Mr. GOUVERNEUR MORRIS. He had long learned not to be the dupe of words. The sound of aristocracy, therefore, had no effect upon him. It was the thing, not the name, to which he was opposed; and one of his principal objections to the Constitution, as it is now before us, is, that it threatens the country with an aristocracy. The aristocracy will grow out of the House of Representatives. Give the votes to people who have no property, and they will sell them to the rich, who will be able to buy them. We should not confine our attention to the present moment. The time is not distant when this country will abound with mechanics and manufacturers, who will receive their bread from their employers. Will such men be the secure and faithful guardians of liberty? Will they be the impregnable barrier against aristocracy? He was as little duped by the association of the words, “taxation and representation.” The man who does not give his vote freely, is not represented. It is the man who dictates the vote. Children do not vote. Why? Because they want prudence; because they have no will of their own. The ignorant and the dependent can be as little trusted with the public interest. He did not conceive the difficulty of defining “freeholders” to be insuperable. Still less that the restriction could be unpopular. Nine tenths of the people are at present freeholders, and these will certainly be pleased with it. As to merchants, &c., if they have wealth, and value the right, they can acquire it. If not, they don’t deserve it.
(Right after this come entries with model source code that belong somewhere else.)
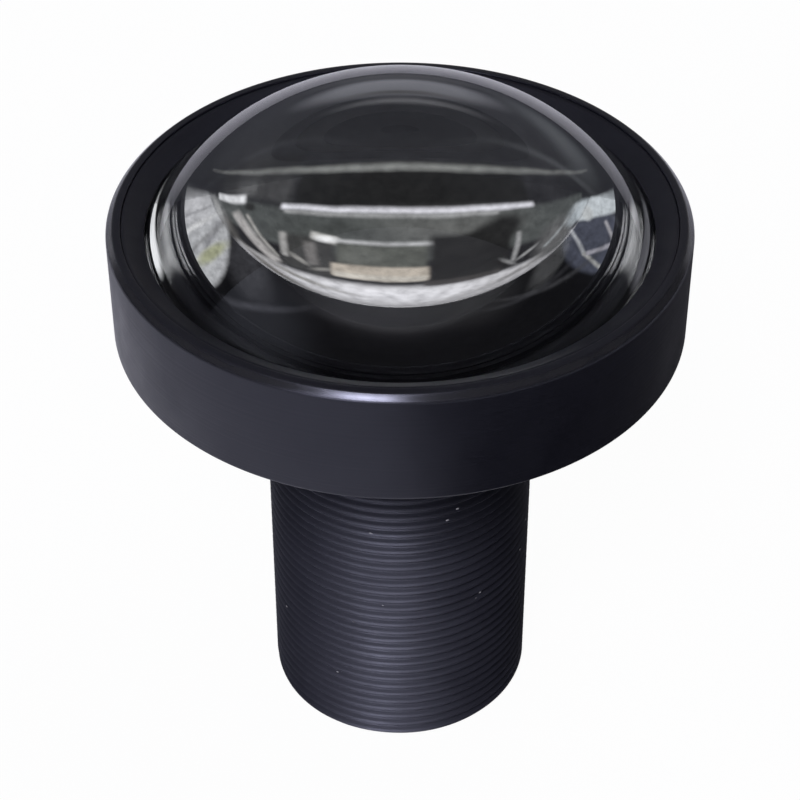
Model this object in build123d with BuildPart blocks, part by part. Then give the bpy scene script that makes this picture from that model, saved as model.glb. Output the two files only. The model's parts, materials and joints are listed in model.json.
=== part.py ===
"""Fixed-focus wide-angle lens with an M12 x 0.5 barrel, standing on its rear end.

Z runs along the optical axis from the rear end of the barrel, z = 0, to the front dome.
Every piece is turned about that axis. A section is drawn in the XZ plane, where the first
value is the distance from the axis and the second is the height. Sizes are in millimetres.
"""

import os
from math import ceil, sqrt

from build123d import *
from build123d.topology import SkipClean

# Barrel thread, M12 x 0.5
THREAD_MAJOR_R = 6.0
THREAD_PITCH = 0.5
THREAD_DEPTH = 0.6134 * THREAD_PITCH
FLANK_SLOPE = 0.57735
LEAD_IN = 0.4
GROOVE_OVERSHOOT = 0.03
GROOVE_START_Z = -0.61
GROOVE_START_ANGLE = 45

# Neck of the barrel, which starts below the shoulder and holds the head
NECK_R = 5.65
NECK_BELOW_SHOULDER = 0.8

# Outside of the head. The shoulder is its underside.
SHOULDER_Z = 20.7
SHOULDER_HOLE_R = 6.1
HEAD_FLOOR = 2.0
HEAD_R = 12.4
HEAD_HEIGHT = 5.38
RIM_CHAMFER = 0.3
SHOULDER_CHAMFER = 0.25

# Front lens: the dome, with a flat back
DOME_RADIUS = 13.15
DOME_APEX_Z = 31.04
FRONT_LENS_R = 11.0
FRONT_LENS_BACK_Z = 24.7

# Front retaining ring, whose sloped face is the bezel
RING_THREAD_R = 11.75
RING_REAR_Z = 24.95
RING_TOP_GAP = 0.08
BEZEL_OUTER_R = 11.6
BEZEL_INNER_R = 10.8
BEZEL_LIP_Z = 25.55

# Front seal ring
SEAL_R = 10.3
SEAL_WIRE_R = 0.4

# Front baffle: a shallow black funnel behind the front lens
BAFFLE_R = 9.55
BAFFLE_FRONT_Z = 24.6
BAFFLE_FRONT_HOLE_R = 9.3
BAFFLE_REAR_HOLE_R = 6.2
BAFFLE_LIP = 0.15

# Second lens, on the floor of the head
SECOND_LENS_R = 6.8
SECOND_LENS_EDGE = 0.8
FRONT_SHIELD_HOLE_R = 6.0
SHIELD_THICKNESS = 0.1

# Barrel bore, with the lip that the stack rests on
LIP_HOLE_R = 3.9
LIP_REAR_Z = 20.5
BORE_R = 5.0
STACK_R = 4.95
SPACER_HOLE_R = 4.2

# Length along the axis of each piece of the stack, at its rim, from the lip to the rear
THIRD_LENS_EDGE = 1.6
FRONT_SPACER_LENGTH = 1.5
FOURTH_LENS_EDGE = 2.3
STOP_SPACER_LENGTH = 1.2
STOP_THICKNESS = 0.1
DOUBLET_SPACER_LENGTH = 1.0
FIFTH_LENS_EDGE = 1.3
SIXTH_LENS_EDGE = 2.0
MIDDLE_SPACER_LENGTH = 1.7
SEVENTH_LENS_EDGE = 2.1
REAR_SPACER_LENGTH = 1.3
EIGHTH_LENS_EDGE = 1.3
REAR_RING_LENGTH = 1.6
FILTER_SEAT_LENGTH = 0.6
FILTER_THICKNESS = 0.5

# Polished surfaces: radius of the rim, and height of the middle above the rim
SECOND_FRONT = (6.0, 1.0)
SECOND_REAR = (3.7, 1.1)
THIRD_FRONT = (3.6, -0.35)
THIRD_REAR = (3.4, 0.5)
FOURTH_FRONT = (4.0, 0.9)
FOURTH_REAR = (4.0, -0.4)
FIFTH_FRONT = (4.1, 0.7)
CEMENTED = (STACK_R, -1.3)
SIXTH_REAR = (4.0, -0.3)
SEVENTH_FRONT = (4.0, 0.8)
SEVENTH_REAR = (3.8, -0.6)
EIGHTH_FRONT = (4.0, -0.25)
EIGHTH_REAR = (3.7, 0.15)
CEMENT_FILM = 0.01

# Aperture stop and rear end
STOP_HOLE_R = 1.6
REAR_RING_HOLE_R = 3.9
SPANNER_SLOT_WIDTH = 0.8
SPANNER_SLOT_DEPTH = 0.6
FILTER_R = 4.75
BEAD_RISE = 0.25
BEAD_RADIUS = 0.4

# Radial play of a piece that drops into a bore, and of a ring in its thread
PLAY = 0.05
THREAD_PLAY = 0.02


def polygon_section(corners):
    """Section with straight sides, from corners given as distance from the axis and height."""
    with BuildSketch(Plane.XZ) as section:
        with BuildLine():
            Polyline(*corners, close=True)
        make_face()
    return section.sketch


def ring_section(inner_r, outer_r, rear_z, front_z):
    """Section of a plain ring."""
    return polygon_section([(inner_r, rear_z), (outer_r, rear_z), (outer_r, front_z), (inner_r, front_z)])


def lens_section(edge_r, front_z, front, rear_z, rear):
    """Section of a lens element.

    Its ground edge runs from rear_z to front_z. The front and rear surfaces are each given as
    the radius of their rim and the height of their middle above it. So a front surface with
    a positive height bulges, and a rear one is hollow. A flat land lies outside each rim.
    """
    front_r, front_sag = front
    rear_r, rear_sag = rear
    edge = [(front_r, front_z), (edge_r, front_z), (edge_r, rear_z), (rear_r, rear_z)]
    front_apex = (0, front_z + front_sag)
    rear_apex = (0, rear_z + rear_sag)
    with BuildSketch(Plane.XZ) as section:
        with BuildLine():
            TangentArc(front_apex, (front_r, front_z), tangent=(1, 0))
            Polyline(*dict.fromkeys(edge))
            TangentArc(rear_apex, (rear_r, rear_z), tangent=(1, 0))
            Line(rear_apex, front_apex)
        make_face()
    return section.sketch


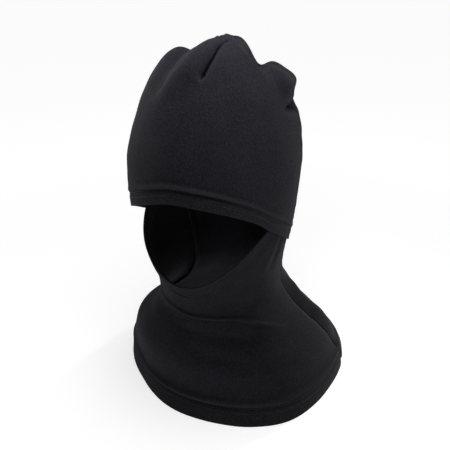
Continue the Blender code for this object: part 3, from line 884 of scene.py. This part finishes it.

Morris wanted to abridge the natural rights of humans by a qualification which did not eventually pass. What biblical principle was he relying on? What biblical principle did the delegates use to vote against this Christian delegates’ ideas? Which version of Christianity eventually influenced the votes? The idea of a biblical Constitution or delegates inserting biblical principles into every clause breaks down rather quickly when we pay close attention to the ideas proposed and defeated.
Virginia’s George Mason explicitly called out the influences on the discussion as being British in origin.

Colonel MASON. We all feel too strongly the remains of ancient prejudices, and view things too much through a British medium. A freehold is the qualification in England, and hence it is imagined to be the only proper one. The true idea, in his opinion, was, that every man having evidence of attachment to, and permanent common interest with, the society, ought to share in all its rights and privileges. Was this qualification restrained to freeholders? Does no other kind of property but land evidence a common interest in the proprietor? Does nothing besides property mark a permanent attachment? Ought the merchant, the moneyed man, the parent of a number of children whose fortunes are to be pursued in his own country, to be viewed as suspicious characters, and unworthy to be trusted with the common rights of their fellow citizens?
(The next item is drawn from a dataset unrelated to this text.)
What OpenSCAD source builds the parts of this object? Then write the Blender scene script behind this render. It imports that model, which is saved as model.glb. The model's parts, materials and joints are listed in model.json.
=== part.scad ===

Although Madison’s disagreed with Mason’s view of the British influence, he deferred to the current trend in the states to make suffrage a broader right than via property ownership alone.
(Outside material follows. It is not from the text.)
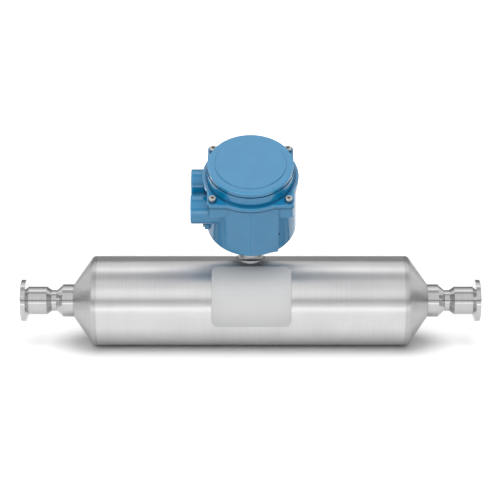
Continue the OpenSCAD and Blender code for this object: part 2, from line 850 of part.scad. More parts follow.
module outer_ground_screw() {
    color(bright_steel) housing_frame() at_outer_ground() {
        translate([0, 0, -ground_screw_l]) cylinder(r = ground_screw_r, h = ground_screw_l, $fn = 48);
        cylinder(r = ground_head_r, h = ground_head_h, $fn = 6);
    }
}

// ---------- lid ----------

module lid_seal() {
    color(black_rubber) housing_frame() translate([0, 0, body_h - seal_depth + seal_r]) rotate_extrude()
        translate([seal_circle_r, 0]) circle(seal_r, $fn = 32);
}

module lid_flange() {
    translate([0, 0, body_h]) {
        cylinder(d = lid_flange_d, h = lid_flange_t);
        translate([-flange_x, ear_r - flange_y, 0])
            cube([2 * flange_x, 2 * (flange_y - ear_r), lid_flange_t]);
        translate([ear_r - flange_x, -flange_y, 0])
            cube([2 * (flange_x - ear_r), 2 * flange_y, lid_flange_t]);
        for (x = [ear_r - flange_x, flange_x - ear_r], y = [ear_r - flange_y, flange_y - ear_r])
            translate([x, y, 0]) cylinder(r = ear_r, h = lid_flange_t);
    }
}

module lid_crown() {
    flange_top = body_h + lid_flange_t;
    step_z = lid_top - crown_step;
    rotate_extrude() polygon(concat(
        [[0, flange_top - 1], [crown_base_r, flange_top - 1], [crown_base_r, flange_top],
            [crown_base_r - crown_draft, step_z - step_w], [crown_top_r - step_depth, step_z - step_w],
            [crown_top_r - step_depth, step_z], [crown_top_r, step_z]],
        [for (i = [0:4]) let (a = 90 * i / 4)
            [crown_top_r - crown_edge_r * (1 - cos(a)), lid_top - crown_edge_r * (1 - sin(a))]],
        [[disc_d / 2, lid_top], [disc_d / 2 - 0.5, lid_top + disc_h], [0, lid_top + disc_h]]));
}

module lid() {
    color(blue_paint) housing_frame() difference() {
        union() {
            lid_flange();
            lid_crown();
        }
        translate([0, 0, body_h - 1]) cylinder(r = lid_cavity_r, h = lid_top - body_h - lid_wall + 1);
        for (i = [0:3]) at_ear(i) translate([0, 0, body_h - 1])
            cylinder(r = lid_screw_r + clear_gap, h = lid_flange_t + 2, $fn = 48);
    }
}

module lid_screw(i) {
    hex_depth = lid_screw_head_h / 2;
    color(bright_steel) housing_frame() at_ear(i) translate([0, 0, body_h + lid_flange_t]) {
        translate([0, 0, -lid_screw_l]) cylinder(r = lid_screw_r, h = lid_screw_l, $fn = 48);
        difference() {
            union() {
                cylinder(d = lid_screw_head_d, h = lid_screw_head_h - 0.6, $fn = 48);
                translate([0, 0, lid_screw_head_h - 0.6])
                    cylinder(d1 = lid_screw_head_d, d2 = lid_screw_head_d - 1.2, h = 0.6, $fn = 48);
            }
            translate([0, 0, lid_screw_head_h - hex_depth])
                cylinder(r = lid_screw_r * 0.92, h = hex_depth + 1, $fn = 6);
        }
    }
}

// ---------- the nodes ----------

case_tube();
at_inlet() end_cone();  // inlet_end_cone
at_outlet() end_cone();  // outlet_end_cone
at_inlet() adaptor();  // inlet_adaptor
at_outlet() adaptor();  // outlet_adaptor
at_inlet() ferrule();  // inlet_ferrule
at_outlet() ferrule();  // outlet_ferrule
flow_tube();
reference_tube();
brace_ring(middle_x - reference_half + 1);  // inlet_brace
brace_ring(middle_x + reference_half - 1 - brace_t);  // outlet_brace
at_station(0) coil();  // drive_coil
at_station(0) magnet();  // drive_magnet
at_station(-pickoff_x) coil();  // inlet_pickoff_coil
at_station(-pickoff_x) magnet();  // inlet_pickoff_magnet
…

Mr. MADISON. The right of suffrage is certainly one of the fundamental articles of republican government, and ought not to be left to be regulated by the Legislature. A gradual abridgment of this right has been the mode in which aristocracies have been built on the ruins of popular forms. Whether the constitutional qualification ought to be a freehold, would with him depend much on the probable reception such a change would meet with in the States where the right was now exercised by every description of people. In several of the States a freehold was now the qualification. Viewing the subject in its merits alone, the freeholders of the country would be the safest depositories of republican liberty. In future times, a great majority of the people will not only be without landed, but any other sort of property. These will either combine, under the influence of their common situation, — in which case the rights of property and the public liberty will not be secure in their hands, — or, what is more probable, they will become the tools of opulence and ambition; in which case, there will be equal danger on another side. The example of England has been misconceived (by Colonel MASON.) A very small proportion of the Representatives are there chosen by freeholders. The greatest part are chosen by the cities and boroughs, in many of which the qualification of suffrage is as low as it is in any one of the United States; and it was in the boroughs and cities, rather than the counties, that bribery most prevailed and the influence of the Crown on elections was most dangerously exerted.

Franklin returned to a negative example from Britain’s restrictions on voting to make his point in favor of relaxing the qualifications.

Doctor FRANKLIN. It is of great consequence that we should not depress the virtue and public spirit of our common people; of which they displayed a great deal during the war, and which contributed principally to the favorable issue of it. He related the honorable refusal of the American seamen, who were carried in great numbers into the British prisons during the war, to redeem themselves from misery or to seek their fortunes, by entering on board the ships of the enemies to their country; contrasting their patriotism with a contemporary instance, in which the British seamen made prisoners by the Americans readily entered on the ships of the latter, on being promised a share of the prizes that might be made out of their own country. This proceeded, he said, from the different manner in which the common people were treated in America and Great Britain. He did not think that the elected had any right in any case, to narrow the privileges of the electors. He quoted, as arbitrary, the British statute setting forth the danger of tumultuous meetings, and, under that pretext, narrowing the right of suffrage to persons having freeholds of a certain value; observing that this statute was soon followed by another, under the succeeding parliament, subjecting the people who had no votes to peculiar labors and hardships. He was persuaded, also, that such a restriction as was proposed would give great uneasiness in the populous States. The sons of a substantial farmer, not being themselves freeholders, would not be pleased at being disfranchised, and there are a great many persons of that description.

Finally, Maryland’s John Mercer spoke in favor of land ownership as a qualification for suffrage by noting how people in cities vote in a bloc while the countrymen disperse their votes among many candidates:

Mr. MERCER. The Constitution is objectionable in many points, but in none more than the present. He objected to the footing on which the qualification was put, but particularly to the mode of election by the people. The people cannot know and judge of the characters of candidates. The worst possible choice will be made. He quoted the case of the Senate in Virginia, as an example in point. The people in towns can unite their votes in favor of one favorite; and by that means always prevail over the people of the country; who being dispersed, will scatter their votes among a variety of candidates.

And we see that today, do we not? However, the delegates voted decisively not to make land ownership a limiting qualification. Women, slaves and native people had no suffrage but those discriminations were not even in their minds.